I used to read that as, “Talk with Greg all the time because that is what you would want him to do for you.”

But now, I realize that I need to interpret it more like this:

Meet Greg’s particular needs as you would like him to meet your particular needs.

Different people have different needs.  That is not wrong!  It just is.  Maybe your husband doesn’t need space.  Maybe he has another need that is difficult for you to understand.

What legitimate needs does your husband have that you could meet even if you don’t have that particular need?

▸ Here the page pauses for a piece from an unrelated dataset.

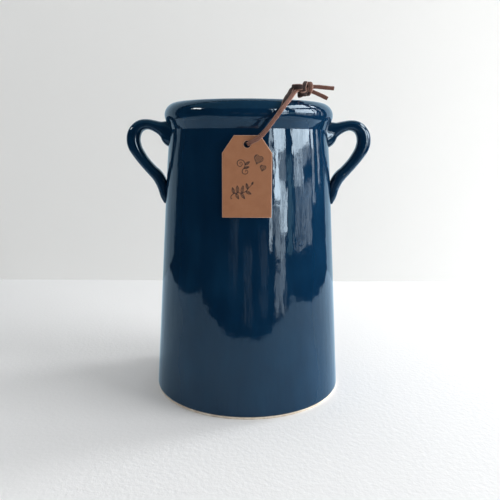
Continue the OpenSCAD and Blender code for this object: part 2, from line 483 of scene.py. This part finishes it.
def lace_strand():
    """The whole free lace: down the front, through the tag's hole and back up, with painted shade on its face
    behind the tag.
    """
    line = evenly(catmull(OVER_FRONT + LOOP + OVER_REAR, ROUTE_FINE), LACE_STEP)
    way = tangents(line)
    side = np.array([np.cross(t, rim_side_normal(p)) for t, p in zip(way, line)])
    hole = int(np.argmin(np.linalg.norm(line - IN_HOLE, axis=1)))
    far = distances(line)
    through = np.abs(far - far[hole]) < HOLE_TURN
    side[hole + 1:] *= -1
    first, last = np.flatnonzero(through)[[0, -1]]
    for k in range(first, last + 1):
        share = (far[k] - far[first]) / (far[last] - far[first])
        side[k] = (1 - share) * side[first] + share * side[last]
    line = line * MM
    made = ribbon("lace_strand", line, side)
    made.data.materials.append(SHADED_SUEDE)
    around = len(section(LACE_WIDTH, LACE_THICK, LACE_CORNER))
    # Faces past the hole take the shaded suede: painted shade
    for k, polygon in enumerate(made.data.polygons):
        if hole < k // around < len(line) - 1 and polygon.material_index == FACE_SLOT:
            polygon.material_index = PAINTED_SHADE_OR_LIGHT_SLOT
    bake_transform(made)
    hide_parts("lace_loop", "lace_over_rim_front", "lace_over_rim_rear")
    return made, line


# The overhand knot's two strands, in millimetres about the knot's centre. The first goes in along the core,
# once round as an upright ring, back along the rear, round the left-hand lobe and out to the right
KNOT_FIRST = [
    (-4.8, -3.0, -1.4), (-2.8, -1.8, -1.0), (-0.8, 0.6, -0.8), (0.6, 2.8, 0.2), (1.3, 3.2, 2.4),
    (1.6, 0.4, 4.2), (0.8, -3.3, 3.2), (-0.2, -4.9, 0.2), (0.3, -3.8, -3.4), (0.8, 0.4, -4.7),
    (0.2, 3.6, -2.8), (-1.6, 4.8, -0.6), (-3.6, 4.5, 0.5), (-5.8, 3.0, 0.8), (-7.5, 0.0, 0.7),
    (-6.4, -3.6, 0.5), (-3.6, -5.4, 0.5), (-1.0, -4.6, 0.5), (1.6, -2.6, 0.9), (4.5, -0.8, 1.2),
]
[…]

  • a need for time to think and process highly emotionally charged decisions
  • a need for time to unwind and enjoy his favorite sports game
  • a need to know that his ideas, wisdom, solutions, priorities and opinions are important, too
  • a need to be supported as a dad in front of his children
  • a need to hear about things in more of a summary format instead of hearing about every detail
  • a need to talk more about things and events rather than people and relationships
  • a need to feel appreciated
  • a need to feel desired
  • a need to be affirmed
  • a need to feel respected in certain ways that may not make sense to you
  • a need to be silent sometimes, to not have to talk sometimes
  • a need to bond shoulder-to-shoulder instead of face to face
  • a need to concentrate on what he is doing instead of talking about other things
  • a need to know that you see him as spiritually equal to you instead of you looking at him as if he is spiritually inferior

Enjoy your man and your family.  Might be a great day to start a list of all the things you have to be thankful for.